Thursday, December 27, 2007

Ceaser's Women?

Pakistan's girl leader of the Pakistan Peoples Party was taken out in a Syrian/Russian style double tap hit today that included at least one gunman and a bomb. Weapons fire at close range and the ensuing explosion killed 20 people.

Benazir Bhutto - like girls everwhere was one complicated person. Oxford, Yale - speaking better English than most Americans she also had the canny knack for imbibing projections and magically transforming herself into what ever her sitch or audience or constits required. She could appear like Golda Meir or Joan of Arc and often invoked Indiri Ghandi's model.
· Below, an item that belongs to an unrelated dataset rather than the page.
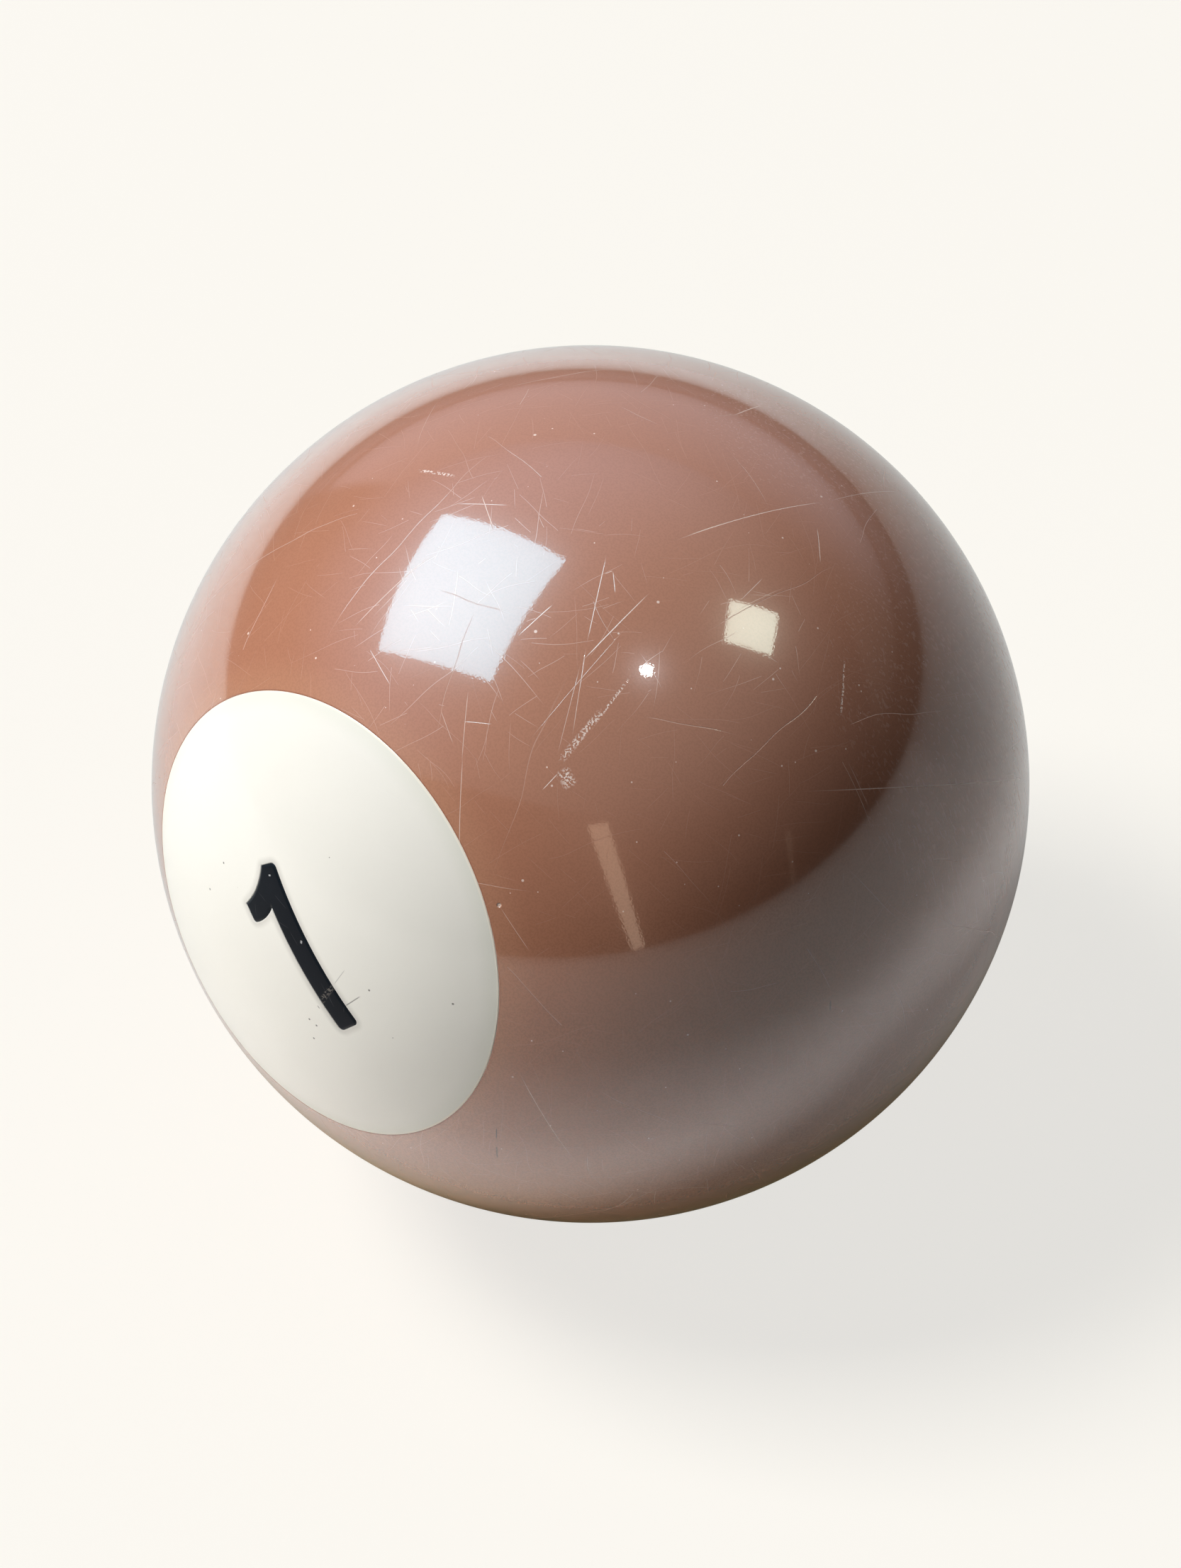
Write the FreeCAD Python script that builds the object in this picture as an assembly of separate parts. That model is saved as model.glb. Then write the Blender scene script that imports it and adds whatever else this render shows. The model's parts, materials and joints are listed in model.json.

Despite all the image, spin and sweet talking Western talk, Benazir may have been little different from politicians through out history - cutting deals for buds and homies and occasionally sort of dipping in to the kitty for personal chicanery.

Surviving multiple botched assassination attempted hits never really sank in to her - riding about in open cars and speaking at massive polit rallies. An everyday thing in her world - after her dad and brother were murdered - maybe it was like the norm.

Slate commissioned her to write a diary for publication a decade ago. In a very prophetic bit that has a new meaning today, she referred to Ceaser's Women by Colleen McCullough:

"Here we are heading towards the third millennium, and the conduct of men and
women still mirrors the style of Caesar's age. Does time go forward or backward
or just stand still? Do we fight the same demons in each era and in each century
only with different methods and in different styles? Are we condemned to a cycle
of patterns that keeps turning and ending up where it started?"

9 comments:

  1. She was a strong, courageous woman. I so admired her spirit and her determination to go back to her country and fulfill what she thought was her obligation to lead it into a western type of democracy.

    She was no saint, true. But she was quite a leader and a woman.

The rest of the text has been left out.